Amanda doesn’t come down at dinner time, so I boil some water, and throw in a box of spaghetti. Rachel and I eat all of it, with butter and Ragu straight out of the jar. I have mine with a lot of parmesan cheese. Rachel calls it “stinky cheese”. I ask her if she wants some, knowing she doesn’t, and she scrunches up her nose as she sucks a full strand of spaghetti into her mouth.
As it gets dark, Rachel and I decide we’ll camp out on the futon in the sunroom. There’s still no sign of Mandy. I unfold the futon, throw a few blankets out and put the Evening on the Marsh cd in the player on repeat. The sounds of crickets and night birds fill the house. Upstairs, I grab a couple pillows from Rachel’s bed and put my ear to our bedroom door. Nothing. I slip into the room, and there’s Amanda, curled up small under the covers. I sit down on the bed beside her and rest my hand on her shoulder. Her eyes are open, red and swollen. “Why?” she asks me. I tell her I don’t know anything anymore, and she tells me we need to get out, head for my brother’s place, go to Canada, the woods in Wisconsin, anywhere but here. We don’t have the equipment, the supplies, the tools to survive out there, I tell her. At least here, we’ll have food and shelter. I kiss her on the forehead and she squeezes my hand. As I leave the room, I make sure the door is open.

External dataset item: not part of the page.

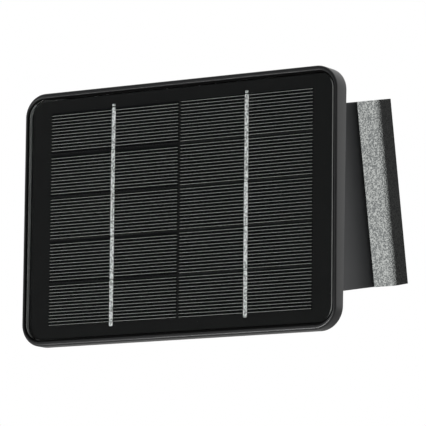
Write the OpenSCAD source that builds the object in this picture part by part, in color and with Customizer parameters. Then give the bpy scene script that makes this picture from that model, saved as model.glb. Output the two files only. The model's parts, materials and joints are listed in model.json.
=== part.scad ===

I call my brother, and get an update from the east coast. My nephew made it home from Syracuse, they’re safe and riding the storm out. When I mention Mandy’s idea to head to New York, he’s silent for a while before telling me we should stay put. I don’t know if it’s because he really thinks it’s safer, or if he doesn’t want us there. I’m afraid of the answer, so I decide not to ask. We’ll talk tomorrow.
Rachel and I cuddle close. She’s asleep before I am, and I drift off with my arms around her, smelling her hair and feeling her softly breathing to the chirps of the crickets and cries of the loons.